Saved data entries
-------------------------

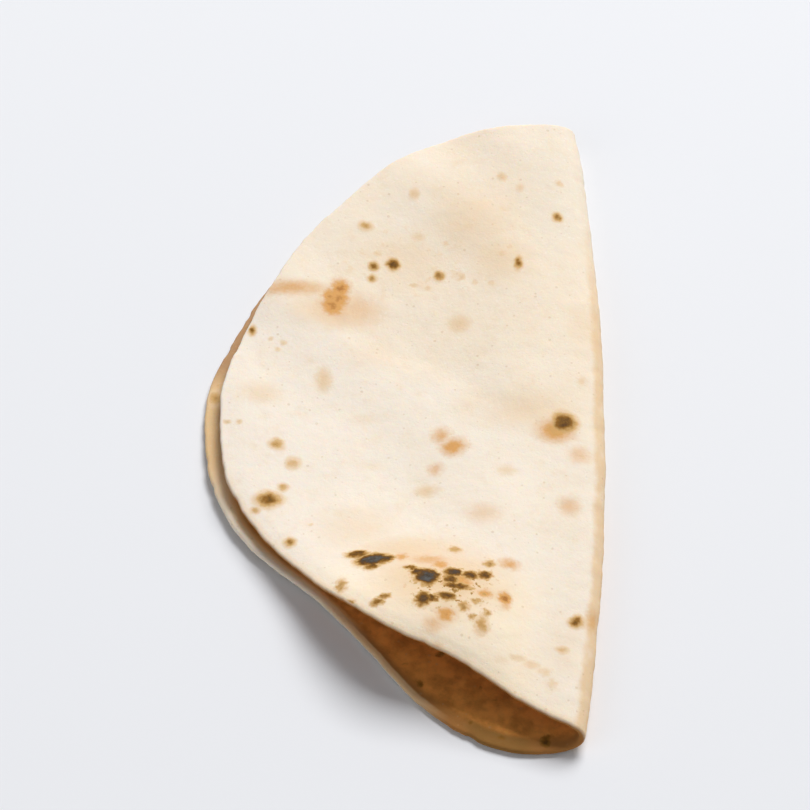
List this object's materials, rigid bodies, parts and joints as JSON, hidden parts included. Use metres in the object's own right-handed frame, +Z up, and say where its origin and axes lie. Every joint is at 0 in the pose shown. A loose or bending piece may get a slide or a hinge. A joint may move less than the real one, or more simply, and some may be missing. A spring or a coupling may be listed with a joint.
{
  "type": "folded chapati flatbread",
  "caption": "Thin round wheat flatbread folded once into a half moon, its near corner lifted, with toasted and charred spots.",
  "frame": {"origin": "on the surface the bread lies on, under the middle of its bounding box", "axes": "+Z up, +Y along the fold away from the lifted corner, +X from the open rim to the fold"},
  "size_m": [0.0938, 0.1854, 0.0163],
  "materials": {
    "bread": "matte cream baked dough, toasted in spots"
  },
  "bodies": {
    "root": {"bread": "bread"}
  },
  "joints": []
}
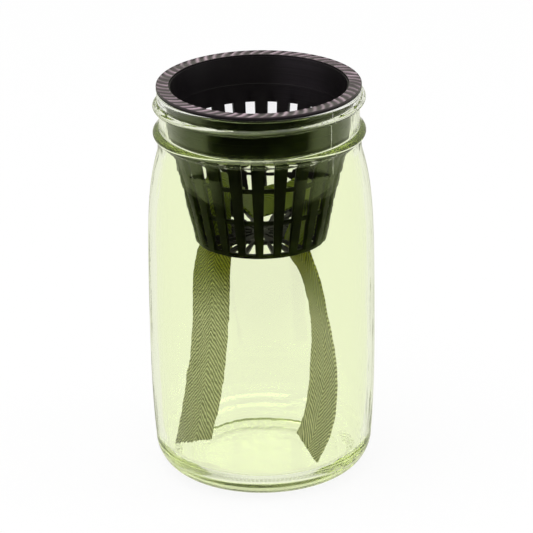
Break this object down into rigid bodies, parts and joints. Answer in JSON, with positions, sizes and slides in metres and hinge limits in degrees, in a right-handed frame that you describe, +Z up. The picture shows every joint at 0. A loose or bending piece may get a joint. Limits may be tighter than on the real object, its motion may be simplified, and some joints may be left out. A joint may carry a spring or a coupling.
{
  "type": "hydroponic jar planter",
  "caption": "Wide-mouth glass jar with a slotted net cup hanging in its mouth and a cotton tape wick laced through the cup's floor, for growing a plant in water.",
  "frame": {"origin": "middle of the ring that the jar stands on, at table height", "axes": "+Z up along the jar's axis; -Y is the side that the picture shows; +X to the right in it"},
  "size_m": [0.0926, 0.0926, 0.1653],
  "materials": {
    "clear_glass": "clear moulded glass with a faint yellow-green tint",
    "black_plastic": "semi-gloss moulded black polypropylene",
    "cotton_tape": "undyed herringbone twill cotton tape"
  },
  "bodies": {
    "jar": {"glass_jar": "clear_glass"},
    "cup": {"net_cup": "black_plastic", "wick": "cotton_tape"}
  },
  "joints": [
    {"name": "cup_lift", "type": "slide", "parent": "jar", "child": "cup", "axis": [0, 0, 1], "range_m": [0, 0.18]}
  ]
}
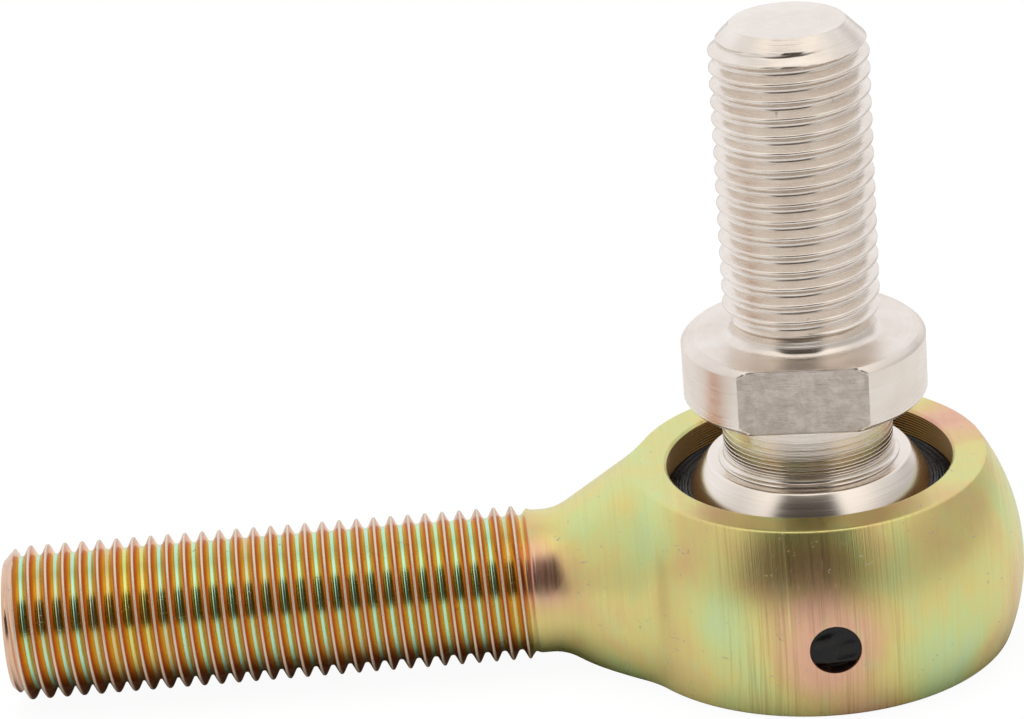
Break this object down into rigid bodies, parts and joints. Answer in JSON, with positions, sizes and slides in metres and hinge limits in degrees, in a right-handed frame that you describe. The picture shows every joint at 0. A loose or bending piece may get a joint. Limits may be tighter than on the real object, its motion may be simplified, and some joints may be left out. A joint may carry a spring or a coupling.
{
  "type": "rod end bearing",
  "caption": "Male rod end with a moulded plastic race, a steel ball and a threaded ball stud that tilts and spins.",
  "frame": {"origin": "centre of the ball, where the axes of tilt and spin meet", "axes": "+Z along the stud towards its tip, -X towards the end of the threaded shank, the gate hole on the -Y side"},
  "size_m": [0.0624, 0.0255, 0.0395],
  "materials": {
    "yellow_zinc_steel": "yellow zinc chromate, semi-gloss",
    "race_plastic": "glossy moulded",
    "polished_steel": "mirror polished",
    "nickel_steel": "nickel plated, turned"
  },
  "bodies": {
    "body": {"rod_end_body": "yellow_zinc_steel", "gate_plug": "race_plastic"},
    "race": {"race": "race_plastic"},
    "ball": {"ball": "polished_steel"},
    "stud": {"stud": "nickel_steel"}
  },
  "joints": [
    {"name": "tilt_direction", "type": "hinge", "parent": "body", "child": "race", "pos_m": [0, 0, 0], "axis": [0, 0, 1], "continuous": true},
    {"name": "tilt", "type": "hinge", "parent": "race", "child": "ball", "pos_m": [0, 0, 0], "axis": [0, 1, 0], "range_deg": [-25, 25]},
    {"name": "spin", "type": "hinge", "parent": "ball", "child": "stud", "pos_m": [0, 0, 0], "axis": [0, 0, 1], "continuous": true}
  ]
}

-------------------------

WHAT THIS TASK INVOLVES – From the entries above, select each line containing the string "where".

RESULT –
List this object's materials, rigid bodies, parts and joints as JSON, hidden parts included. Use metres in the object's own right-handed frame, +Z up, and say where its origin and axes lie. Every joint is at 0 in the pose shown. A loose or bending piece may get a slide or a hinge. A joint may move less than the real one, or more simply, and some may be missing. A spring or a coupling may be listed with a joint.
  "frame": {"origin": "centre of the ball, where the axes of tilt and spin meet", "axes": "+Z along the stud towards its tip, -X towards the end of the threaded shank, the gate hole on the -Y side"},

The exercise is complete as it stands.